I met him in a little section of tables in the Wright Quad food court, hidden behind a wall covered with a ten-foot-tall inscription of Shakespeare’s “To thine own self be true” speech. It’s a nice place to meet—quiet, out of the way—especially when you know the conversation is likely to be tense.
He’d been to our church a number of times and he was upset. Why? Because, he said, every sermon was about abortion. Just one problem. I couldn’t remember the last time abortion had been mentioned in the pulpit.
As a pastor, you quickly learn that Why is every sermon about x? generally translates as I have a bad conscience about x. And back when I was a college pastor, I quickly learned to recognize the I’m Not Coming Back meetings. I was pretty sure this was my only real chance with him, so I decided to go for it.

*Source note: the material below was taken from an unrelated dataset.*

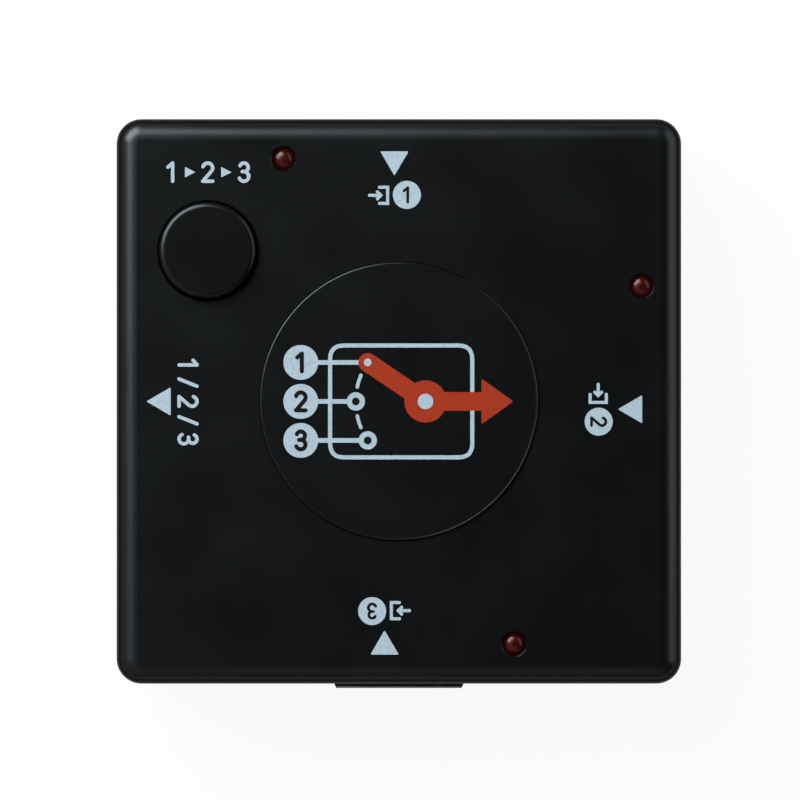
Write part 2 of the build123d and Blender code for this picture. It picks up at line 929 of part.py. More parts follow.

“I can’t remember the last sermon about abortion,” I said. “The only reason for you to feel that way is because you have a bad conscience. So what’s the deal? Do you know someone who’s killed their baby?”
I wasn’t sure what to expect. I braced myself for a fight or a retreat or something. I fixed on his eyes, hoping they’d reveal what the real issue was once he reacted. I was ready to abandon the whole tack.
But instead he started. Then he started to tear up. Then he looked in my eyes and answered my question. Directly.
“My mom,” he said. “My mom killed her baby. I shouldn’t be alive.”
I didn’t see that coming.
Over the next hour he told me about how he’d had an older brother that doctors anticipated would have severe developmental problems. Problems so severe, his parents would spend the rest of his life caring for him. So they opted to have an abortion. They wanted a healthy baby. They didn’t ask for this. “If they hadn’t . . . killed my brother, I wouldn’t be alive today,” he told me. “They wouldn’t have been able to take on another kid.”
The fact was, this young man lived his entire life under the pressure of being his parents’ golden boy—making the grades, getting the job. And why? He had to somehow make the death of his brother meaningful. To see to it that the sacrifice was worth it. Meanwhile, his conscience constantly told him it wasn’t. It was all wrong. He felt guilty for being alive, for ever being born.
What an unbelievably oppressive burden. His life, his very existence, had been bought with his brother’s blood. Every breath he took was a guilty one. And every mention of abortion tore his heart open. He couldn’t handle it.
“The worst thing of all,” he told me between sobs, “is that I’m actually glad I’m alive. I’m glad I’m here. That’s what I hate myself the most for. I replay it over and over in my mind, and I think I shouldn’t be here. I shouldn’t have been born. And I wish I had the strength to wish I had never been born, but I don’t. So that means I’m glad they did it. I’m glad they killed my brother. If I could go back in time, I don’t think I’d want to go and change it.”